I believe that in the coming decades institutions will be net
suppliers of books to the marketplace. This may come about
through decisions based on technology or library cooperation, or
it may be the result of financial necessity. Whatever the case,
libraries that choose to deaccession will do better to plan their
actions to take best advantage of the marketplace.

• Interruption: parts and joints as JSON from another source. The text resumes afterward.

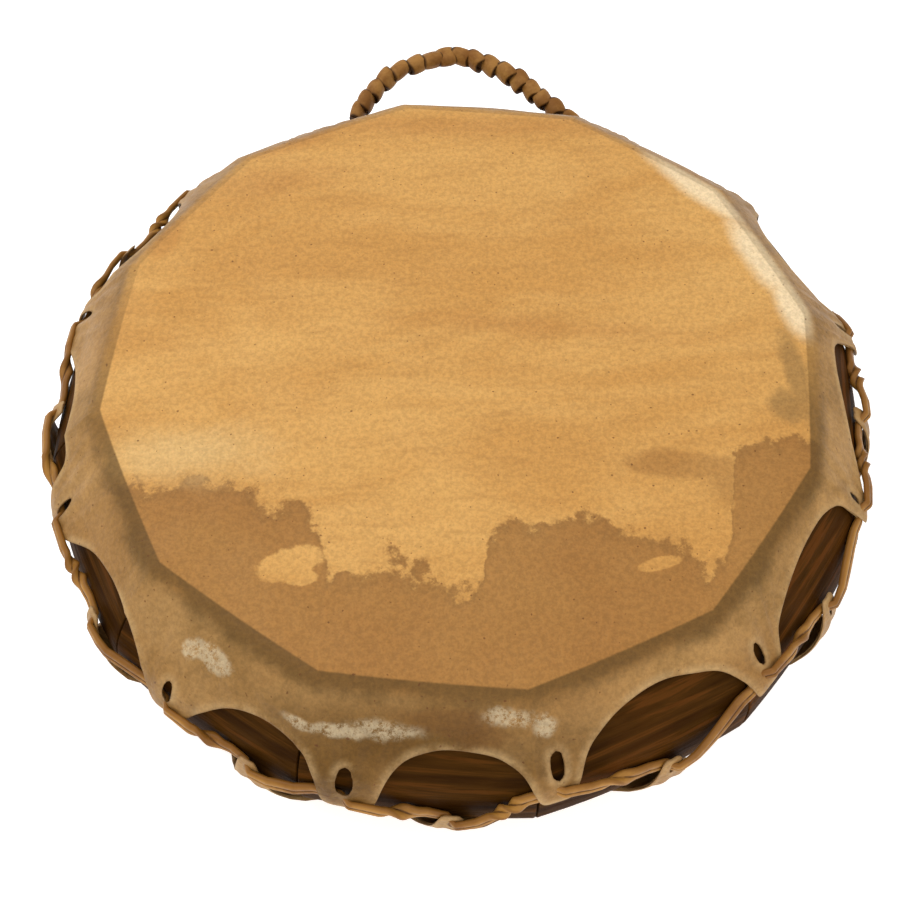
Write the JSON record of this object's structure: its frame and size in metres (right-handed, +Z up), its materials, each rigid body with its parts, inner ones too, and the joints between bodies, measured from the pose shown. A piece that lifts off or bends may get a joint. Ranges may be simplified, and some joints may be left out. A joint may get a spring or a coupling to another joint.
{
  "type": "ceremonial ritual drum",
  "caption": "Flat rawhide drum with laced, scalloped skins over a faceted wooden barrel ring and a wrapped rawhide carrying handle.",
  "frame": {"origin": "centre of the underside, the flat face of the lower skin that the drum rests on", "axes": "+Z up out of the upper playing skin, +Y towards the carrying handle at the back, +X to the right seen from the front"},
  "size_m": [0.3996, 0.4397, 0.098],
  "materials": {
    "stave_wood": "dark aged wood, hand-worn, with grain round the ring",
    "head_rawhide": "dry translucent rawhide, stained and worn, satin",
    "lace_rawhide": "twisted golden rawhide thong, satin",
    "handle_rawhide": "rawhide strips wrapped in slanting turns, satin"
  },
  "bodies": {
    "root": {"stave_01": "stave_wood", "stave_02": "stave_wood", "stave_03": "stave_wood", "stave_04": "stave_wood", "stave_05": "stave_wood", "stave_06": "stave_wood", "stave_07": "stave_wood", "stave_08": "stave_wood", "stave_09": "stave_wood", "stave_10": "stave_wood", "stave_11": "stave_wood", "stave_12": "stave_wood", "top_head": "head_rawhide", "bottom_head": "head_rawhide", "lacing": "lace_rawhide", "handle_tie_left": "lace_rawhide", "handle_tie_right": "lace_rawhide", "handle": "handle_rawhide"}
  },
  "joints": []
}
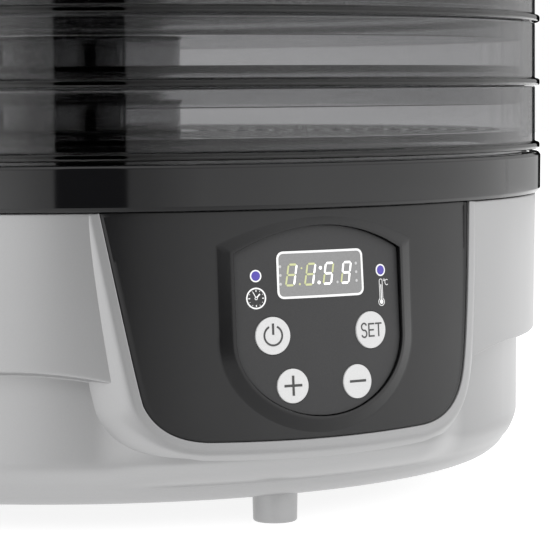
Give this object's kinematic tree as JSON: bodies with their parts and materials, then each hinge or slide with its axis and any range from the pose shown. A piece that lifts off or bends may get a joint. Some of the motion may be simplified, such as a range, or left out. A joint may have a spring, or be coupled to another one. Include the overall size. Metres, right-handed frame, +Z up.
{
  "type": "food and filament dryer",
  "caption": "Round electric dryer: silver fan-and-heater base on short feet, black control panel with display and push buttons, stacking smoky see-through trays and a domed vented lid.",
  "frame": {"origin": "centre of the footprint, on the plane that the feet stand on", "axes": "+Z up through the tray stack, -Y towards the control panel, +X to the right when facing the panel"},
  "size_m": [0.33, 0.3306, 0.2539],
  "materials": {
    "silver_plastic": "satin silver-grey moulded plastic",
    "black_plastic": "satin to gloss black",
    "overlay_plastic": "fine matt black overlay",
    "smoky_plastic": "clear smoky grey",
    "white_plastic": "white with black printed symbols",
    "lamp_plastic": "violet-blue indicator lens",
    "display_glass": "grey display window",
    "dark_component": "moulded component",
    "circuit_board": "green laminate",
    "coil_component": "taped winding",
    "mica": "layered heat-proof board",
    "duct_metal": "plain rolled sheet",
    "steel": "plated",
    "motor_steel": "pressed can"
  },
  "bodies": {
    "base": {"lower_housing": "silver_plastic", "bottom_cover": "black_plastic", "cover_screw_1": "steel", "cover_screw_2": "steel", "cover_screw_3": "steel", "cover_screw_4": "steel", "foot_front": "silver_plastic", "foot_right": "silver_plastic", "foot_rear": "silver_plastic", "foot_left": "silver_plastic", "deck": "black_plastic", "outlet_grille": "black_plastic", "fascia": "black_plastic", "control_plate": "overlay_plastic", "display_window": "display_glass", "display_module": "dark_component", "lamp_timer": "lamp_plastic", "lamp_heat": "lamp_plastic", "control_board": "circuit_board", "switch_power": "dark_component", "switch_set": "dark_component", "switch_plus": "dark_component", "switch_minus": "dark_component", "air_duct": "duct_metal", "motor_bracket": "steel", "fan_motor": "motor_steel", "heater_frame": "mica", "heater_coil": "steel", "thermal_fuse": "white_plastic", "temperature_probe": "steel", "power_board": "circuit_board", "relay": "dark_component", "transformer": "coil_component", "cord_gland": "black_plastic"},
    "fan_rotor": {"fan": "dark_component", "motor_shaft": "steel"},
    "button_power": {"button_power": "white_plastic"},
    "button_set": {"button_set": "white_plastic"},
    "button_plus": {"button_plus": "white_plastic"},
    "button_minus": {"button_minus": "white_plastic"},
    "tray_1": {"tray_1": "smoky_plastic"},
    "tray_2": {"tray_2": "smoky_plastic"},
    "tray_3": {"tray_3": "smoky_plastic"},
    "tray_4": {"tray_4": "smoky_plastic"},
    "tray_5": {"tray_5": "smoky_plastic"},
    "lid": {"lid": "smoky_plastic"}
  },
  "joints": [
    {"name": "fan_spin", "type": "hinge", "parent": "base", "child": "fan_rotor", "pos_m": [0, 0, 0.05], "axis": [0, 0, 1], "continuous": true},
    {"name": "button_power_press", "type": "slide", "parent": "base", "child": "button_power", "axis": [0.111, 0.9915, -0.0682], "range_m": [0, 0.0006], "stiffness_N_per_m": 1500, "springref_m": -0.0003},
    {"name": "button_set_press", "type": "slide", "parent": "base", "child": "button_set", "axis": [-0.111, 0.9915, -0.0682], "range_m": [0, 0.0006], "stiffness_N_per_m": 1500, "springref_m": -0.0003},
    {"name": "button_plus_press", "type": "slide", "parent": "base", "child": "button_plus", "axis": [0.0727, 0.995, -0.0682], "range_m": [0, 0.0006], "stiffness_N_per_m": 1500, "springref_m": -0.0003},
    {"name": "button_minus_press", "type": "slide", "parent": "base", "child": "button_minus", "axis": [-0.0727, 0.995, -0.0682], "range_m": [0, 0.0006], "stiffness_N_per_m": 1500, "springref_m": -0.0003},
    {"name": "tray_1_lift", "type": "slide", "parent": "base", "child": "tray_1", "axis": [0, 0, 1], "range_m": [0, 0.04]},
    {"name": "tray_2_lift", "type": "slide", "parent": "tray_1", "child": "tray_2", "axis": [0, 0, 1], "range_m": [0, 0.04]},
    {"name": "tray_3_lift", "type": "slide", "parent": "tray_2", "child": "tray_3", "axis": [0, 0, 1], "range_m": [0, 0.04]},
    {"name": "tray_4_lift", "type": "slide", "parent": "tray_3", "child": "tray_4", "axis": [0, 0, 1], "range_m": [0, 0.04]},
    {"name": "tray_5_lift", "type": "slide", "parent": "tray_4", "child": "tray_5", "axis": [0, 0, 1], "range_m": [0, 0.04]},
    {"name": "lid_lift", "type": "slide", "parent": "tray_5", "child": "lid", "axis": [0, 0, 1], "range_m": [0, 0.04]}
  ]
}
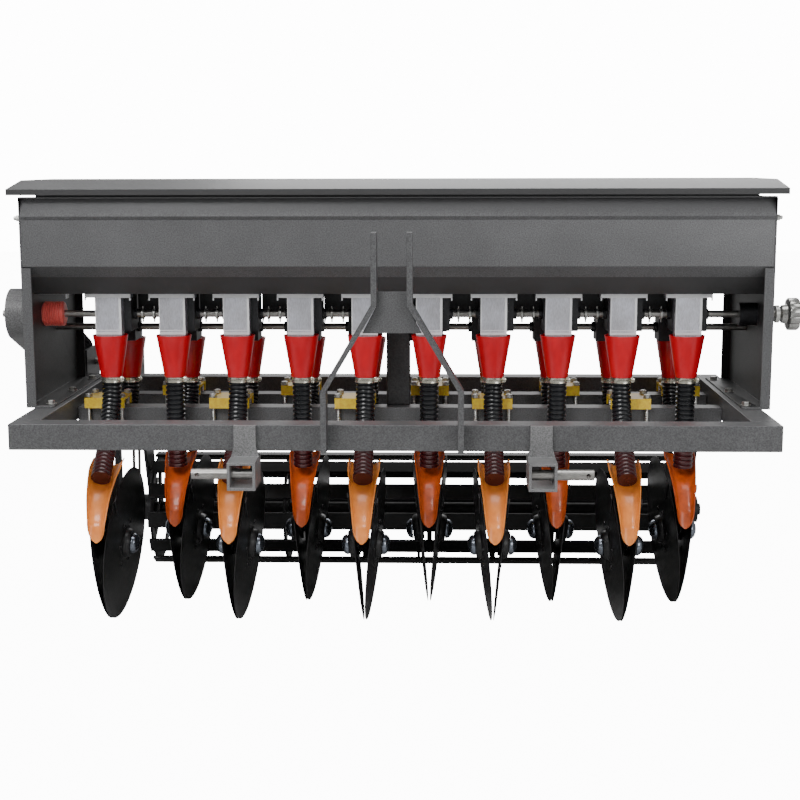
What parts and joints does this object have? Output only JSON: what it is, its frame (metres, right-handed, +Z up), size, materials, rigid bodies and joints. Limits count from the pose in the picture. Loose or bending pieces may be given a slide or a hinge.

Ultimately, a healthy marketplace is a good thing for the entire
rare book world, providing liquidity of supply necessary for
buying and selling by private individuals and institutions. As
I've suggested, institutions have a vested interest in
maintaining a symbiotic relationship with the private collecting
community. Markets need supply and circulation, and ultimately
the refining and definition of library holdings may work to the
benefit of all.
We are at the end of an extraordinary half century of growth and
expansion in the world economy, and especially that of the United
States. During that time, the libraries of this country have
acquired a significant portion of the books and manuscripts that
are the icons of the cultures of the world, particularly of the
West. In the life of some of these objects, fifty years is a
short time, and it may be arrogant to suppose that they are fated
to remain where they are in perpetuity. Some will certainly
travel again by economic necessity and because of intellectual
fashion, but hopefully by rational design as well.